前回、『網膜の血管が詰まってしまうと…』というおはなしをさせていただきました。

それでは、そういった変化が起こったときにどのような治療をすればよいのでしょうか?

 

どのような変化があるかによって治療方針は変わってきます。

治療方針においては『無灌流領域があるかどうか(虚血の変化があるかどうか)』が

基準となることが多いです。

実は、新生血管が生えてしまうことが見え方の今後を左右してきます。

新生血管は、無灌流領域があることで生えてくる血管ですので、

無灌流領域があるかどうかが治療の分かれ目となります。

まず、動脈硬化のみで無灌流領域がない場合には、基本的には経過観察をおこなっていきます。

経過観察中、無灌流領域が出てくるようになると、

無灌流領域がどれくらいあるかによって治療するかどうかを判断します。

無灌流領域があってもわずかである場合は経過観察をおこなう場合が多いですが、

広い範囲に無灌流領域があると、

新生血管が生えてくるリスクが高くなりますので治療を開始することが多いです。

無灌流領域があった場合、新生血管を生えにくいようにする治療として、

レーザー治療をおこないます。

特殊なレーザー光線を当てて無灌流領域を焼いてしまい、

新生血管を生えにくいようにしていきます。

すでに新生血管が生えてしまっている場合でもレーザー治療をおこない、

これ以上新生血管が生えてこないようにしていきます。

また、すでに生えてしまった新生血管もレーザー治療により枯れていく効果が期待できます。

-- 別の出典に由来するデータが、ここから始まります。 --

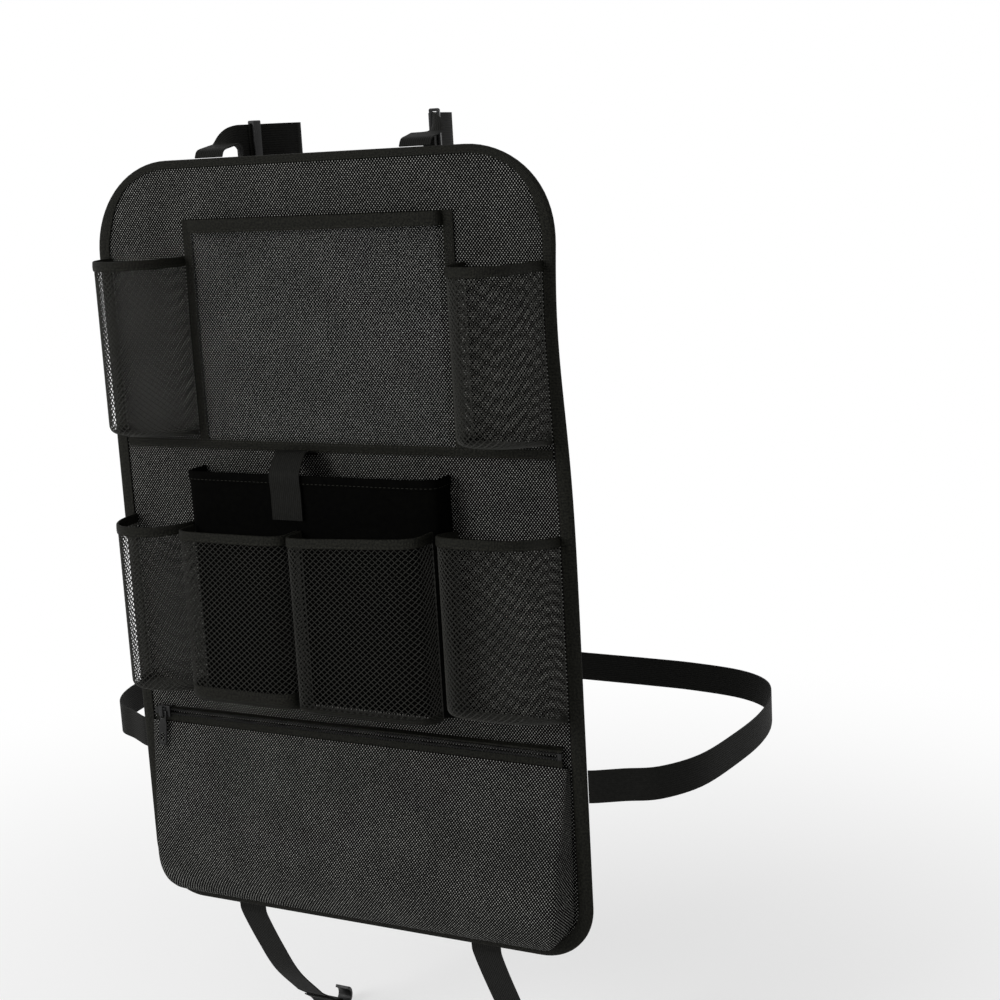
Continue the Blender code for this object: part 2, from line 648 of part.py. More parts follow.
def make_zip(maker):
    """The zip: two tapes, two chains, two end stops, the slider and its pull tab."""
    half = HALF_WIDTH - BINDING_WIDTH - EDGE_GAP - ZIP_END_MARGIN
    y = FRONT - SEAM - ZIP_STANDOFF
    slot = CHAIN_SLOT / 2
    tape = slot + CHAIN_WIDTH + GAP
    foot = FRONT - GAP - TAPE / 2
    for name, side, edge in (("upper", 1, foot), ("lower", -1, y)):
        places = [(tape, y), (tape + ZIP_TAPE_HEIGHT * 0.5, y), (tape + ZIP_TAPE_HEIGHT, edge)]
        rows = [[Vector((x, depth, ZIP_Z + side * level)) for x in (-half, half)] for level, depth in places]
        maker.sheet("zip_tape_" + name, rows, TAPE * 0.75, "grosgrain_tape")
        chain_half = half - STOP_LENGTH - GAP
        maker.block("zip_chain_" + name, (2 * chain_half, CHAIN_THICKNESS, CHAIN_WIDTH),
                    (0.0, y, ZIP_Z + side * (slot + CHAIN_WIDTH / 2)), "nylon_coil", 0.5 * MM)
        maker.block("zip_stop_" + ("right" if side == 1 else "left"),
                    (STOP_LENGTH, CHAIN_THICKNESS + 0.8 * MM, 2 * (slot + CHAIN_WIDTH)),
                    (side * (half - STOP_LENGTH / 2), y, ZIP_Z), "enamelled_zinc", 0.4 * MM)
    make_slider(maker, SLIDER_LENGTH / 2 + 2 * GAP - chain_half, y)


def make_slider(maker, x, y):
    """The slider: two plates joined by a neck, with a bail in front that carries the pull tab."""
    reach = CHAIN_THICKNESS / 2 + SLIDER_CLEARANCE
    plate = (SLIDER_LENGTH, SLIDER_PLATE, SLIDER_HEIGHT)
    middle = reach + SLIDER_PLATE / 2
    slider = maker.block("zip_slider", plate, (x, y - middle, ZIP_Z), "enamelled_zinc", 0.3 * MM)
    back = maker.block("slider_back", plate, (x, y + middle, ZIP_Z), "enamelled_zinc", cutter=True)
    neck = maker.block("slider_neck", (SLIDER_LENGTH * 0.3, 2 * middle, CHAIN_SLOT - 0.6 * MM),
                       (x + SLIDER_LENGTH * 0.25, y, ZIP_Z), "enamelled_zinc", cutter=True)
    face = y - reach - SLIDER_PLATE
    half = SLIDER_HEIGHT / 2 - 0.6 * MM
    outer = rectangle(-half, -SLIDER_PLATE / 2, half, BAIL_OPENING + BAIL_BAR, 0.6 * MM)
    hole = rectangle(-half + BAIL_BAR, 0.0, half - BAIL_BAR, BAIL_OPENING, 0.3 * MM)
    turn = Matrix(((0, 0, 1, x), (0, -1, 0, face), (1, 0, 0, ZIP_Z), (0, 0, 0, 1)))
    bail = maker.flat("slider_bail", [outer, hole], BAIL_WIDTH, turn, "enamelled_zinc", cutter=True)
    for helper in (neck, back, bail):
        maker.combine(slider, helper, "UNION")
    pivot = Vector((x, face - BAIL_OPENING / 2, ZIP_Z))
    half_pull = PULL_WIDTH / 2
    neck_half = PULL_EYE_WIDTH / 2 + PULL_EYE_WALL
    end = PULL_PIN / 2 + PULL_EYE_LENGTH
    outline = [(-neck_half, PULL_PIN / 2), (-neck_half, -end), (-half_pull, -end - PULL_SHOULDER),
               (-half_pull, -PULL_LENGTH + PULL_CORNER), (-half_pull + PULL_CORNER, -PULL_LENGTH),
               (half_pull - PULL_CORNER, -PULL_LENGTH), (half_pull, -PULL_LENGTH + PULL_CORNER),
               (half_pull, -end - PULL_SHOULDER), (neck_half, -end), (neck_half, PULL_PIN / 2)]
    eye = rectangle(-PULL_EYE_WIDTH / 2, 1 * MM - end, PULL_EYE_WIDTH / 2, -PULL_PIN / 2, 0.4 * MM)
    grip = rectangle(-half_pull + GRIP_WALL, -PULL_LENGTH + GRIP_MARGIN, half_pull - GRIP_WALL,
                     -PULL_LENGTH + GRIP_MARGIN + GRIP_LENGTH, 0.8 * MM)
    stand = Matrix.Rotation(math.radians(90) - PULL_LEAN, 4, "X")
    maker.flat("zip_pull", [outline, eye, grip], PULL_THICKNESS, Matrix.Translation(pivot) @ stand,
               "enamelled_zinc")


def make_fitting(maker, name, origin, along, across, width, material="acetal"):
    """A plastic end for a strap: a plate whose bar, at its near edge, takes the strap's eye."""
    side = across.cross(along).normalized()
    matrix = Matrix((side, along, across)).transposed().to_4x4()
    matrix.translation = origin
    half = width / 2 + FITTING_PLAY + FITTING_WALL
    bar = FITTING_THICKNESS / 2
    outer = rectangle(-half, -bar, half, bar + FITTING_SLOT + FITTING_WALL, bar / 2)
    inner = half - FITTING_WALL
    slot = rectangle(-inner, bar, inner, bar + FITTING_SLOT, bar / 4)
    return maker.flat(name, [outer, slot], FITTING_THICKNESS, matrix, material)


def place_eye(eye, origin, along, across):
    """Maps a strap's end to its place."""
    return [origin + along * a + across * b for a, b in eye]


def make_top_strap(maker, name, side):
    """A strap over the seat's shoulder that ends in a loop round a headrest post, with its keeper."""
    start = Vector((TOP_STRAP_X, 0.0, HALF_HEIGHT + BINDING_OUT + GAP))
    way = Vector((-TOP_STRAP_SHIFT, TOP_STRAP_RUN, TOP_STRAP_RISE))
    along = Vector((-math.sin(TOP_STRAP_SLANT), math.cos(TOP_STRAP_SLANT), 0.0))
    across = Vector((math.cos(TOP_STRAP_SLANT), math.sin(TOP_STRAP_SLANT), 0.0))
    centre = start + way
    reach = eye_lead(POST_LOOP_RADIUS)
    eye = place_eye(strap_eye(POST_LOOP_RADIUS, TOP_STRAP_TAIL, EYE_SPACING), centre, along, across)
    lead = [start + Vector((0.0, FRONT / 2, 0.0))]
    lead += [start + way * Vector(shares) for shares in TOP_STRAP_COURSE]
    lead = smooth_chain([*lead, centre - along * (reach + TOP_STRAP_LEAD)], 2)
    path = lead + eye
    turned = len(lead) - 2
    sides = []
    for i, _ in enumerate(path):
        share = min(1.0, max(0.0, (i - turned + 3) / 4))
        angle = share * math.pi / 2
        sides.append(Vector((math.cos(angle), 0, math.sin(angle))))
    rows = ribbon_rows(path, sides, STRAP_WIDTH)
    rows = [[Vector((side * point.x, point.y, point.z)) for point in row] for row in rows]
    maker.sheet("top_strap_" + name, rows, WEBBING, "webbing")
    half = STRAP_WIDTH / 2 + FITTING_PLAY
    deep = WEBBING + KEEPER_PLAY
    hole = rectangle(-half, -deep, half, deep, 0.2 * MM)
    wide = half + KEEPER_WALL
    ring = rectangle(-wide, -deep - KEEPER_WALL, wide, deep + KEEPER_WALL, 1 * MM)
    matrix = Matrix((Vector((0, 0, 1)), across, -along)).transposed().to_4x4()
    matrix.translation = centre - along * (reach + KEEPER_LENGTH * 0.625) - across * EYE_SPACING / 2
    if side < 0:
        matrix = Matrix.Diagonal((-1, 1, 1, 1)) @ matrix @ Matrix.Diagonal((1, 1, -1, 1))
    maker.flat("top_keeper_" + name, [ring, hole], KEEPER_LENGTH, matrix, "acetal")


def make_side_strap(maker, name, side):
    """Half of the strap round the seat, from the panel's side edge to the buckle in front of the seat."""
    z = -HALF_HEIGHT + SIDE_STRAP_HEIGHT
    edge = HALF_WIDTH + BINDING_OUT + GAP
    far = HALF_WIDTH + SIDE_STRAP_REACH
    bar = Vector((BUCKLE_LENGTH / 2 + FITTING_SLOT + FITTING_THICKNESS / 2, SIDE_STRAP_RUN, z))
    eye = strap_eye(EYE_RADIUS, SIDE_STRAP_TAIL, EYE_SPACING)
    eye = place_eye(eye, bar, Vector((-1, 0, 0)), Vector((0, 1, 0)))
    places = [(edge, FRONT / 2), *((edge + out * MM, back * MM) for out, back in SIDE_STRAP_START),
              *((far - inwards * MM, SIDE_STRAP_RUN * share) for inwards, share in SIDE_STRAP_COURSE)]
    path = smooth_chain([Vector((x, y, z)) for x, y in places], 2) + eye
    rows = ribbon_rows(path, [Vector((0, 0, 1))] * len(path), STRAP_WIDTH)
    rows = [[Vector((side * point.x, point.y, point.z)) for point in row] for row in rows]
    maker.sheet("side_strap_" + name, rows, WEBBING, "webbing")
    return Vector((side * bar.x, bar.y, bar.z))


def make_buckle(maker, plug_bar, socket_bar):
    """The side-release buckle: a socket and a plug, each with a slotted bar for its strap."""
    centre = (plug_bar + socket_bar) / 2
    half = STRAP_WIDTH / 2 + FITTING_PLAY + FITTING_WALL
    across = Vector((0, 1, 0))
    socket = make_fitting(maker, "buckle_socket", socket_bar, Vector((-1, 0, 0)), across, STRAP_WIDTH)
    plug = make_fitting(maker, "buckle_plug", plug_bar, Vector((1, 0, 0)), across, STRAP_WIDTH)
    plate = BUCKLE_LENGTH / 2 - FITTING_WALL
    mouth = -plate + GAP
    root = plate + FITTING_WALL / 2
    bore = BUCKLE_THICKNESS - 2 * BUCKLE_WALL

    def helper(name, low, high, thickness, height, z=0.0):
        place = centre + Vector(((low + high) / 2, 0, z))
        return maker.block(name, (high - low, thickness, height), place, "acetal", cutter=True)

    shell = helper("socket_shell", mouth, root, BUCKLE_THICKNESS, 2 * half)
    inner = 2 * (half - BUCKLE_WALL)
    cavity = helper("socket_cavity", mouth - BUCKLE_WALL, root - FITTING_WALL, bore, inner)
    window = helper("socket_window", mouth + 2 * BUCKLE_WALL, root - 2 * FITTING_WALL, bore,
                    2 * half + FITTING_WALL)
    maker.combine(socket, shell, "UNION")
    maker.combine(socket, cavity, "DIFFERENCE")
    maker.combine(socket, window, "DIFFERENCE")
    reach = root - FITTING_WALL - BUCKLE_WALL
    arm = FITTING_WALL
    side = half - BUCKLE_WALL - GAP - arm / 2
    for label, z, height in (("upper", side, arm), ("lower", -side, arm), ("middle", 0.0, 1.5 * arm)):
        prong = helper("plug_arm_" + label, -plate - FITTING_WALL / 2, reach, bore - 2 * GAP, height, z)
        maker.combine(plug, prong, "UNION")


def make_bottom_strap(maker, name, side):
    """A strap that runs back under the seat and ends in an eye round a hook's bar."""
    start = -HALF_HEIGHT - BINDING_OUT - GAP
    x = side * BOTTOM_STRAP_X
    end = Vector((x, BOTTOM_STRAP_RUN, start - BOTTOM_STRAP_DROP))
    lead = [Vector((x, FRONT / 2, start))]
    lead += [Vector((x, BOTTOM_STRAP_RUN * back, start - BOTTOM_STRAP_DROP * down))
             for back, down in BOTTOM_STRAP_COURSE]
    along = (end - lead[-1]).normalized()
    across = Vector((1, 0, 0)).cross(along).normalized()
    eye = place_eye(strap_eye(EYE_RADIUS, BOTTOM_STRAP_TAIL, EYE_SPACING), end, along, across)
    path = smooth_chain(lead, 2) + eye
    sides = [Vector((1, 0, 0))] * len(path)
    maker.sheet("bottom_strap_" + name, ribbon_rows(path, sides, STRAP_WIDTH), WEBBING, "webbing")
    hook = make_fitting(maker, "strap_hook_" + name, end, along, across, STRAP_WIDTH)
    root = FITTING_THICKNESS / 2 + FITTING_SLOT + FITTING_WALL / 2
    turn = root + HOOK_SHANK
    curve = [(root, 0.0), (turn, 0.0)]
    for step in range(EYE_STEPS + 1):
        angle = math.radians(-90 + 200 * step / EYE_STEPS)
        curve.append((turn + HOOK_RADIUS * math.cos(angle), HOOK_RADIUS + HOOK_RADIUS * math.sin(angle)))
    path = place_eye(curve, end, along, across)
    claw = maker.sheet("hook_claw_" + name, ribbon_rows(path, [Vector((1, 0, 0))] * len(path), HOOK_WIDTH),
                       FITTING_THICKNESS, "acetal")
    maker.pieces.objects.unlink(claw)
    maker.cutters.objects.link(claw)
    claw.hide_render = True
    claw.display_type = "WIRE"
    maker.combine(hook, claw, "UNION")


def main():
    """Builds the organizer."""
    clear_scene()
    maker = Maker()
    make_panel(maker)
    make_binding(maker)
    make_tablet_sleeve(maker)
    make_net_pockets(maker)
    make_document_pocket(maker)
    make_document_strap(maker)
    make_zip_pocket(maker)
    make_zip(maker)
    bars = {}
    for name, side in (("left", -1), ("right", 1)):
        make_top_strap(maker, name, side)
        bars[name] = make_side_strap(maker, name, side)
        make_bottom_strap(maker, name, side)
    make_buckle(maker, bars["left"], bars["right"])


main()
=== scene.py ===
"""Looks of the car seat organizer: bound woven panel, clear tablet sleeve, net pockets, document pocket,
zipped pocket and straps. Metres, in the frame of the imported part.
"""
import math

import bmesh
import bpy
from mathutils import Matrix, Vector


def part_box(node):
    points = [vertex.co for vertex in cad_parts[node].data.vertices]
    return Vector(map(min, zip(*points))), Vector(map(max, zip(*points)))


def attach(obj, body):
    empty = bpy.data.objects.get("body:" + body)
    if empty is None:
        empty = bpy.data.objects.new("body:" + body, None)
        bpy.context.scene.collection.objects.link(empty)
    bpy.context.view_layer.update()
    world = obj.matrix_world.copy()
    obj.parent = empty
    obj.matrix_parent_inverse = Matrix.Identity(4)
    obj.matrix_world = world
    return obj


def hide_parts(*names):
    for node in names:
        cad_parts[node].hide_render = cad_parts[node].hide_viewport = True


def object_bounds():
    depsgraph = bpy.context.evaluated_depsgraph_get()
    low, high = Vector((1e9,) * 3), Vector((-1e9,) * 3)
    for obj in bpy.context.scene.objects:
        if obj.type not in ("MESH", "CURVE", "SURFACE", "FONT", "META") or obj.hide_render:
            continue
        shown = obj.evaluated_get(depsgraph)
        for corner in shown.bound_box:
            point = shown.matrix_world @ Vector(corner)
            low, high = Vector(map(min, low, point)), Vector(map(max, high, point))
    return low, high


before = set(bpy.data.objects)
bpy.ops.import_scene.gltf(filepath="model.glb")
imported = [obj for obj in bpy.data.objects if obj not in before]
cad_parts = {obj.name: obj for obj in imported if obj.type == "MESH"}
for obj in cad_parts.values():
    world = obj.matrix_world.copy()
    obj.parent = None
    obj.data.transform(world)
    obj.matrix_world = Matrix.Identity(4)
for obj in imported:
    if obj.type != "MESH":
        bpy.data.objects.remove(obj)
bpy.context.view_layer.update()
panel_low, panel_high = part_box("back_panel")

MM = 0.001
HALF_WIDTH = panel_high.x
HALF_HEIGHT = panel_high.z
FRONT = panel_low.y

# Camera of the photograph
FRAME_PIXELS = 1000
CAMERA_PLACE = Vector((0.862, -1.332, 0.358))
CAMERA_RIGHT = Vector((0.89073, 0.45120, -0.05416))
CAMERA_UP = Vector((-0.04131, 0.19908, 0.97909))
CAMERA_BACK = Vector((0.45257, -0.86987, 0.19598))
CAMERA_FOCAL_PIXELS = 1766
SENSOR_WIDTH = 36.0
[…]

新生血管から増殖膜に移行してしまった場合には手術が必要となる場合が多いです。

増殖膜は物理的に除去するしかなく、硝子体手術という手術で増殖膜を除去します。

また、増殖膜によって網膜剥離が起こってしまっている場合には、

増殖膜を除去し、同時に網膜剥離を治す治療をおこないます。

 

以上のように、網膜の静脈が詰まってしまった場合にはいくつかの治療のステップがあります。

現在のご自身の状況をしっかりと把握し、適切な治療を受けるようにしましょう。